--- BEGIN Given data ---
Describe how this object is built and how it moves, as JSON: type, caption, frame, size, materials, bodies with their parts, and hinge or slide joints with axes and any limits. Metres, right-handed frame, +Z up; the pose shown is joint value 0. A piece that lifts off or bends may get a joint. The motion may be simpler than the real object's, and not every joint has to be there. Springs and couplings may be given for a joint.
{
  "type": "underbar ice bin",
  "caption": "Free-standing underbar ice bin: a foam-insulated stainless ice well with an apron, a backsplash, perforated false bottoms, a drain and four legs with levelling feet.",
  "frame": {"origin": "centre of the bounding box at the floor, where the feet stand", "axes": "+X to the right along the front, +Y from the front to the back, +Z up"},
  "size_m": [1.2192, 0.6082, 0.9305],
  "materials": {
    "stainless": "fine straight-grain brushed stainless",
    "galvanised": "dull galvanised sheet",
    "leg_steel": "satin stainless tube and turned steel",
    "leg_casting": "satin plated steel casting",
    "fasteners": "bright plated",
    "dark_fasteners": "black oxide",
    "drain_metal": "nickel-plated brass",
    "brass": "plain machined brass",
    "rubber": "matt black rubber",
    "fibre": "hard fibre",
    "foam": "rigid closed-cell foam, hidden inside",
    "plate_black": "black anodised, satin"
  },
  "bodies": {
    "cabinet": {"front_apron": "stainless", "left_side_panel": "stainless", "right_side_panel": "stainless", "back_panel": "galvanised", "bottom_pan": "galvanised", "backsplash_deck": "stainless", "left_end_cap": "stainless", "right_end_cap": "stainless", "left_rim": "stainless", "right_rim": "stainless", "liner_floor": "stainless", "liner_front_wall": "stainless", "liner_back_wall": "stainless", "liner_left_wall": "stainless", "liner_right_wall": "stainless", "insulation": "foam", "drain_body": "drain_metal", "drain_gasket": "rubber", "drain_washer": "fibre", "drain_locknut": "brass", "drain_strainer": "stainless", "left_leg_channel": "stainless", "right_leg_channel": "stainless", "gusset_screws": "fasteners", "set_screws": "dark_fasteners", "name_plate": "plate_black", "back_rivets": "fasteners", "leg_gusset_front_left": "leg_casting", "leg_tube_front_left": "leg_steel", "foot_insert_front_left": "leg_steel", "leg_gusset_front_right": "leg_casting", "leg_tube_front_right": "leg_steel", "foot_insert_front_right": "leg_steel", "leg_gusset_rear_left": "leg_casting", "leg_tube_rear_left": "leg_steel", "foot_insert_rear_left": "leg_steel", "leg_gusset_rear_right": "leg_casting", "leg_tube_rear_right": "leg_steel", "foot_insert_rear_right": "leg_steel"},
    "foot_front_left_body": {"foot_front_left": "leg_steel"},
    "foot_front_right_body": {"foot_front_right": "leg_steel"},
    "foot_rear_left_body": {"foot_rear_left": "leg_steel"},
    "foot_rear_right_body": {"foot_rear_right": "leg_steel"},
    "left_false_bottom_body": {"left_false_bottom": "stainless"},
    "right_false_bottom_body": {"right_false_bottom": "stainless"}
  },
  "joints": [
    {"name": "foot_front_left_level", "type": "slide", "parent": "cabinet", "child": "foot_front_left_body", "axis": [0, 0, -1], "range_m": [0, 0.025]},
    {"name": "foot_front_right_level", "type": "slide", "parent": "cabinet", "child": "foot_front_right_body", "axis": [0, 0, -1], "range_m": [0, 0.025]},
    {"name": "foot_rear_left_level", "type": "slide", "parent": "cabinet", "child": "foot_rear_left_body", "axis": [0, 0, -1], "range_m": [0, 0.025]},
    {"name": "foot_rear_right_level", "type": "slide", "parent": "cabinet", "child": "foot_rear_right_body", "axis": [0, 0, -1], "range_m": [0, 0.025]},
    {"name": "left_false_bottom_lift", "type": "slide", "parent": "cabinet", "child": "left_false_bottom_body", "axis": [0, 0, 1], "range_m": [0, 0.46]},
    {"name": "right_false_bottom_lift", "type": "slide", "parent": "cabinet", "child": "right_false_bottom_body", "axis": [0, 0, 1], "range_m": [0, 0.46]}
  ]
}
--- END Given data ---
- Problem: Extract all lines as given.

- Completed task:
Describe how this object is built and how it moves, as JSON: type, caption, frame, size, materials, bodies with their parts, and hinge or slide joints with axes and any limits. Metres, right-handed frame, +Z up; the pose shown is joint value 0. A piece that lifts off or bends may get a joint. The motion may be simpler than the real object's, and not every joint has to be there. Springs and couplings may be given for a joint.
{
  "type": "underbar ice bin",
  "caption": "Free-standing underbar ice bin: a foam-insulated stainless ice well with an apron, a backsplash, perforated false bottoms, a drain and four legs with levelling feet.",
  "frame": {"origin": "centre of the bounding box at the floor, where the feet stand", "axes": "+X to the right along the front, +Y from the front to the back, +Z up"},
  "size_m": [1.2192, 0.6082, 0.9305],
  "materials": {
    "stainless": "fine straight-grain brushed stainless",
    "galvanised": "dull galvanised sheet",
    "leg_steel": "satin stainless tube and turned steel",
    "leg_casting": "satin plated steel casting",
    "fasteners": "bright plated",
    "dark_fasteners": "black oxide",
    "drain_metal": "nickel-plated brass",
    "brass": "plain machined brass",
    "rubber": "matt black rubber",
    "fibre": "hard fibre",
    "foam": "rigid closed-cell foam, hidden inside",
    "plate_black": "black anodised, satin"
  },
  "bodies": {
    "cabinet": {"front_apron": "stainless", "left_side_panel": "stainless", "right_side_panel": "stainless", "back_panel": "galvanised", "bottom_pan": "galvanised", "backsplash_deck": "stainless", "left_end_cap": "stainless", "right_end_cap": "stainless", "left_rim": "stainless", "right_rim": "stainless", "liner_floor": "stainless", "liner_front_wall": "stainless", "liner_back_wall": "stainless", "liner_left_wall": "stainless", "liner_right_wall": "stainless", "insulation": "foam", "drain_body": "drain_metal", "drain_gasket": "rubber", "drain_washer": "fibre", "drain_locknut": "brass", "drain_strainer": "stainless", "left_leg_channel": "stainless", "right_leg_channel": "stainless", "gusset_screws": "fasteners", "set_screws": "dark_fasteners", "name_plate": "plate_black", "back_rivets": "fasteners", "leg_gusset_front_left": "leg_casting", "leg_tube_front_left": "leg_steel", "foot_insert_front_left": "leg_steel", "leg_gusset_front_right": "leg_casting", "leg_tube_front_right": "leg_steel", "foot_insert_front_right": "leg_steel", "leg_gusset_rear_left": "leg_casting", "leg_tube_rear_left": "leg_steel", "foot_insert_rear_left": "leg_steel", "leg_gusset_rear_right": "leg_casting", "leg_tube_rear_right": "leg_steel", "foot_insert_rear_right": "leg_steel"},
    "foot_front_left_body": {"foot_front_left": "leg_steel"},
    "foot_front_right_body": {"foot_front_right": "leg_steel"},
    "foot_rear_left_body": {"foot_rear_left": "leg_steel"},
    "foot_rear_right_body": {"foot_rear_right": "leg_steel"},
    "left_false_bottom_body": {"left_false_bottom": "stainless"},
    "right_false_bottom_body": {"right_false_bottom": "stainless"}
  },
  "joints": [
    {"name": "foot_front_left_level", "type": "slide", "parent": "cabinet", "child": "foot_front_left_body", "axis": [0, 0, -1], "range_m": [0, 0.025]},
    {"name": "foot_front_right_level", "type": "slide", "parent": "cabinet", "child": "foot_front_right_body", "axis": [0, 0, -1], "range_m": [0, 0.025]},
    {"name": "foot_rear_left_level", "type": "slide", "parent": "cabinet", "child": "foot_rear_left_body", "axis": [0, 0, -1], "range_m": [0, 0.025]},
    {"name": "foot_rear_right_level", "type": "slide", "parent": "cabinet", "child": "foot_rear_right_body", "axis": [0, 0, -1], "range_m": [0, 0.025]},
    {"name": "left_false_bottom_lift", "type": "slide", "parent": "cabinet", "child": "left_false_bottom_body", "axis": [0, 0, 1], "range_m": [0, 0.46]},
    {"name": "right_false_bottom_lift", "type": "slide", "parent": "cabinet", "child": "right_false_bottom_body", "axis": [0, 0, 1], "range_m": [0, 0.46]}
  ]
}